I would like to say that I think it is "good" (but only to the extent that learning our lessons through tv can be) that there are movies like Wall-E that show kids where our laziness will get us. Kids may not see the underlying themes like adults may but hopefully it settles in their minds on at least some sub-conscious level that we do need to stop trashing our earth, our minds and our bodies.
I still enjoy a movie from time to time, those copies of copies of copies but I try to appreciate beauty in it's purest available form as well. I still enjoy walks amongst what nature is left. I still dig my feet in the sand or stop to watch a dragonfly flutter on by.
I know Plato would describe books the same way, copies of copies.Though my interpretation of these copies of copies, and the thoughts that follow, could to some level be dishonest and impure- yet another set of copies- I appreciate that I feel slightly more knowledgeable for having read/learned them.
As Palahniuk would touch on, in Lullaby, some people still view knowledge as power. And life is just a battle of power. Maybe once I have enough "power", I will actually do something with it. Or maybe I won't be an exception to the rule, though. I could just forever remain what I always was, what I still am, undifferentiated nothingness. Uninspired. Uninspiring. Copied. Copying.
No matter the outcome, I will probably always feed off of and into what Plato would have called a copied world. This is how we've evolved. Words = Knowledge. Knowledge = Power. We are born to be entertaining. We are needing to be entertained. We are hungry for power. So learn something.

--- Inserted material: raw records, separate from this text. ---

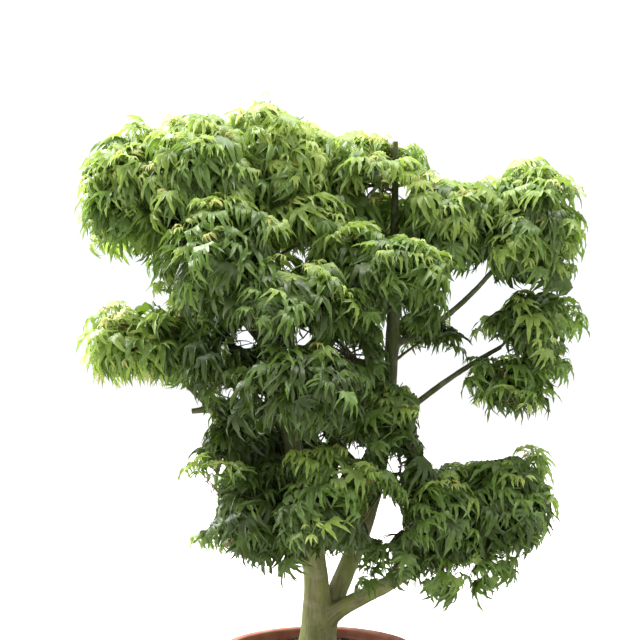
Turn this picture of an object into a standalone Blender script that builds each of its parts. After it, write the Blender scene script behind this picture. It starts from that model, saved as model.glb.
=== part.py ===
"""A Japanese maple, trained as layered pads of leaves, in a plain terracotta pot.

Run with: blender --background --python part.py

Metres, +Z up. The origin is the middle of the pot's flat underside. Heights in the tree's own tables
are measured above the compost, where the trunk has its flat cut.
"""

import math
import random
from dataclasses import dataclass

import bmesh
import bpy
from mathutils import Matrix, Vector
from mathutils.bvhtree import BVHTree

SEED = 11
CLEAR = 0.0003  # the gap that solids keep where they meet

# Pot and compost
POT_HEIGHT = 0.360
POT_FOOT_RADIUS = 0.148
POT_RIM_RADIUS = 0.205
POT_WALL = 0.014
POT_FLOOR = 0.020
RIM_BAND = 0.048  # height of the thicker band under the lip
RIM_STEP = 0.008  # how far that band stands out of the wall
RIM_ROUND = 0.004
POT_STEPS = 32
DRAIN_HOLES = 3
DRAIN_RADIUS = 0.008
DRAIN_CIRCLE = 0.075
COMPOST_DEPTH_BELOW_LIP = 0.018
SOIL = POT_HEIGHT - COMPOST_DEPTH_BELOW_LIP  # height of the compost's surface

# Limbs: each row is (across, back, height above the compost, radius) on a smooth line
TRUNK_LINE = (
    (-0.002, 0.000, 0.000, 0.054),
    (-0.002, 0.000, 0.020, 0.042),
    (-0.002, 0.000, 0.080, 0.030),
    (-0.007, -0.018, 0.200, 0.0228),
    (-0.041, -0.030, 0.395, 0.0188),
    (-0.095, -0.028, 0.632, 0.0130),
    (-0.158, -0.036, 0.852, 0.0080),
)
LEADER_LINE = (
    (0.010, 0.008, 0.042, 0.0200),
    (0.034, 0.020, 0.120, 0.0200),
    (0.100, 0.038, 0.285, 0.0178),
    (0.138, 0.036, 0.470, 0.0148),
    (0.152, 0.022, 0.690, 0.0122),
    (0.155, 0.032, 0.900, 0.0078),
    (0.156, 0.036, 1.043, 0.0050),
)
LOW_BOUGH_LINE = (
    (0.012, -0.002, 0.074, 0.0170),
    (0.054, -0.018, 0.112, 0.0165),
    (0.158, -0.040, 0.171, 0.0135),
    (0.262, -0.042, 0.236, 0.0105),
    (0.306, -0.036, 0.270, 0.0090),
)
LINE_STEPS = 2  # points made for each row
TRUNK_RESOLUTION = 3  # bevel resolution: ten sides
BOUGH_RESOLUTION = 1  # six sides
# Short spurs fused to a limb: the limb, the place along it, which way it points, length, radius
SPURS = {
    "pruned_stub": ("left_mid_bough", 0.70, (-0.97, -0.05, -0.10), 0.050, 0.0060),
    "leader_spur": ("leader", 0.972, (-0.65, -0.10, 0.75), 0.024, 0.0030),
}
SPUR_TAPER = 0.85

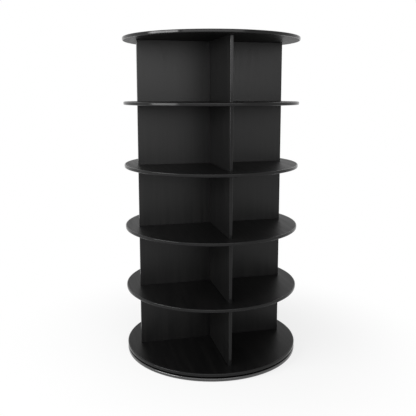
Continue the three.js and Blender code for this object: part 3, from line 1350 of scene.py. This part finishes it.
@dataclass
class FixedBase:
    """The base board on its foot pads.

    Attributes:
        bearing: The bearing that is screwed to the board.
        access_margin: Room round a screw's head in the hole that it is driven through.
        pad_count: Number of foot pads.
        pad_edge: Radius of the rounding at a pad's lower edge.
        film_height: Thickness of the adhesive film on a pad.
        film_setback: Distance that the film stands back from the foam's edge.
        bulge: Distance that a pad's side swells out under load.
        pad_facets: Number of points round a pad.
        arc_steps: Number of chords in a pad's rounding.
    """

    bearing: RingBearing
    access_margin: float = 2.2 * MM
    pad_count: int = 4
    pad_edge: float = 0.6 * MM
    film_height: float = 0.2 * MM
    film_setback: float = 0.5 * MM
    bulge: float = 0.12 * MM
    pad_facets: int = 96
    arc_steps: int = 5

    def build_board(self) -> None:
        """Builds the board, with the hole through which the outer race's screws are driven."""
        box, driven = Extent.of("base_board"), self.bearing.screws(Race.OUTER)[0]
        radius = driven.box.radius + self.access_margin
        profile = [(radius, box.low.z), (radius, box.high.z)]
        access = turned_wall(profile, HOLE_FACETS, driven.centre)
        held = self.bearing.screws(Race.INNER)
        RoundBoard(
            "base_board", "base", held, seed=0, other_holes=(access,), band=GLOSSY_BAND
        ).build()

    def build_pad(self, node: str) -> None:
        """Builds and dresses one foot pad.

        Args:
            node: Its node.
        """
        box = Extent.of(node)
        side, film = box.radius - self.bulge, box.radius - self.film_setback
        rounded, under_film = box.low.z + self.pad_edge, box.high.z - self.film_height
        arc = quarter_arc(self.pad_edge, -QUARTER_TURN, self.arc_steps)
        profile = [(side - self.pad_edge + x, rounded + z) for x, z in arc]
        profile += [(box.radius, (rounded + under_film) / 2), (side, under_film)]
        profile += [(film, under_film), (film, box.high.z)]
        mesh = solid(turned_wall(profile, self.pad_facets, tuple(box.centre.xy)))
        made = publish(mesh, node, "base", "foot_pad", FOAM, origin=box.centre)

    def build(self) -> None:
        """Builds and dresses the pads and the board."""
        for index in range(self.pad_count):
            self.build_pad(f"foot_pad_{index + 1}")
        self.build_board()


@dataclass
class TurningTower:
    """The part that turns: round boards with the crossed panels of a tier between each two.

    Attributes:
        bearing: The bearing that carries it.
        tier_count: Number of tiers.
        fixing_count: Number of pins or screws between a board and the panels on it.
        tier_seed: Step from tier to tier in the seed of a panel's finish.
        wing_seed: Step from wing to wing in it.
    """

    bearing: RingBearing
    tier_count: int = 5
    fixing_count: int = 4
    tier_seed: float = 3.1
    wing_seed: float = 0.9

    def fixings_of(self, board: str) -> list[Fixing]:
        """The pins or screws that join the panels to a board."""
        kind, name = (Screw, "screw") if board == "floor_shelf" else (Pin, "pin")
        return [kind(f"{board}_{name}_{i + 1}", "tower") for i in range(self.fixing_count)]

    def build(self) -> None:
        """Builds and dresses every turning piece, from the bottom shelf up."""
        boards = ["floor_shelf", *(f"shelf_{i}" for i in range(1, self.tier_count)), "top_board"]
        fixings = [self.fixings_of(board) for board in boards]
        for index, (node, held) in enumerate(zip(boards, fixings)):
            carried = self.bearing.screws(Race.OUTER) if index == 0 else []
            RoundBoard(node, "tower", held + carried, seed=index + 1).build()
            for fixing in held:
                fixing.build()
        for tier, (below, above) in enumerate(pairwise(fixings)):
            for place, wing in enumerate(Wing):
                seed = self.tier_seed * tier + self.wing_seed * place
                UprightPanel(f"tier_{tier + 1}", wing, below + above, seed).build()


def main() -> None:
    """Loads the frame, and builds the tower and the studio."""
    logging.basicConfig(level=logging.INFO, format="%(name)s: %(message)s")
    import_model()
    Studio().build()
    bearing = RingBearing()
    for assembly in (FixedBase(bearing), bearing, TurningTower(bearing)):
        assembly.build()


if __name__ == "__main__":
    main()
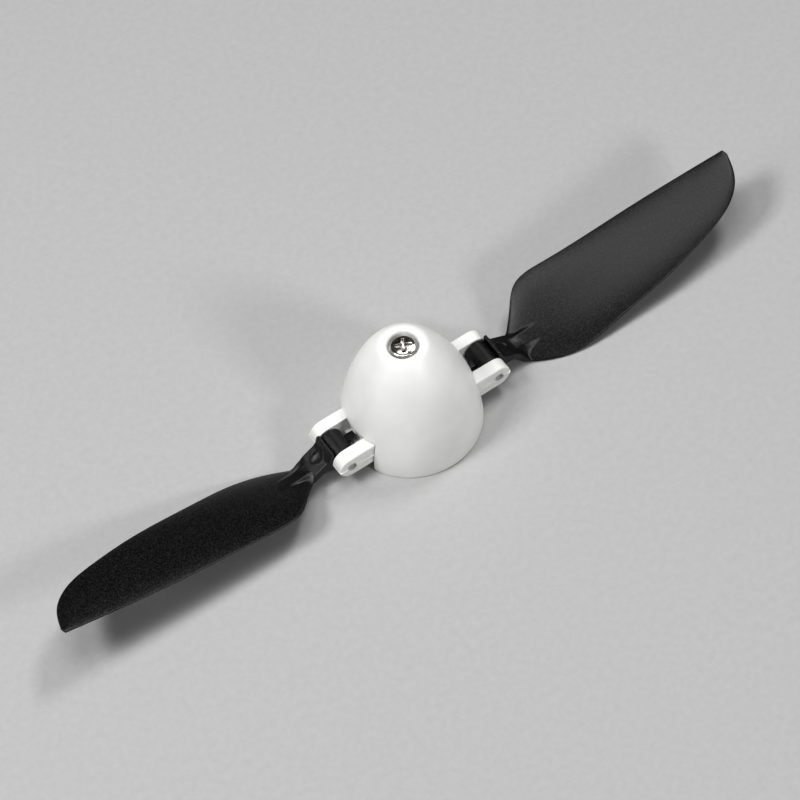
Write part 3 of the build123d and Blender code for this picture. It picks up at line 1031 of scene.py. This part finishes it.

"The natural world destroyed, we're left with this clutter world of language." -CP

Sunday, August 7, 2011

la vie en film

I've been thinking for a while now, maybe a couple years or so, about trying to pinpoint beautiful experiences and trying to capture them in memory and trying to pass them on to the world. In sketches. In stories. In some sort of artistic expression. I have been searching for the right blend of experiences and related descriptions to deem worthy of one's reading. Years later, I am ashamed to admit that I have realized or perhaps been convinced that even the best of descriptions for the best of moments are still just copies of copies.
Thank you Chuck Palahniuk for taking my beauty, my insight, my loves, my memories straight out of my hippocampus and throwing them all into the metaphorical trash. Nothing that has happened to me hasn't happened to everyone else. No experience is unique.
I think back to the time when a boyfriend of mine would surprise me by dancing to nothing but the beat of our own footsteps. At the moment, I was mystified and surprised. I was so sure that the story of our love could be summed up in the few short minutes we spent closer to each other than the rest of the world had ever been. Closer to each other than anyone in the rest of the world could ever try to be. It made me feel beautiful and unique. Loved and special enough to spend the time and spontaneity on. And then I saw the same scene re-enacted for the world to see in a movie. Only it was different characters and it was in the middle of a road somewhere. And you could see her smile and you could see the passion in his eyes. And, although they were dancing to silence, there was a soundtrack for us to hear because it was after-all a movie.
The thing about movies though, is that you can see all the characters and even when the characters have a flashback, the scene includes all of them even the one whose mind is supposedly having the flashback. You get to see just how beautiful, just how in love all of the characters are/were. You get to see how the love in their eyes makes them that much more beautiful for just that moment. But the thing about real life is you are never going to be able to see what everyone else sees in the way that you feel. The love you held in your eyes only counts to the one who saw it and it only counts for that moment. You can never recreate that beauty or that moment because you couldn't see it from all angles.
And why would you want to? We say we want special and unique experiences but we're addicted to happiness the way a masochist is addicted to suffering. After having that one glorified, defining moment we can't wait for the next to come along. After all, if we were only due that one glorified, defining moment, what reason would we have to live for after it? So we try again.
We keep dancing in the silence hoping to feel that passion, hoping to recreate that moment. Little do we realize that the moment was 'special' because it was spontaneous and unprecedented. But, with the limited creative potential this modern world holds, it is hard, maybe impossible even, to continue creating spontaneous moments so we get sucked in to the hum-drum daily grind of real life. And we start living in movies and books because those copies of copies are unique to us and make us feel alive.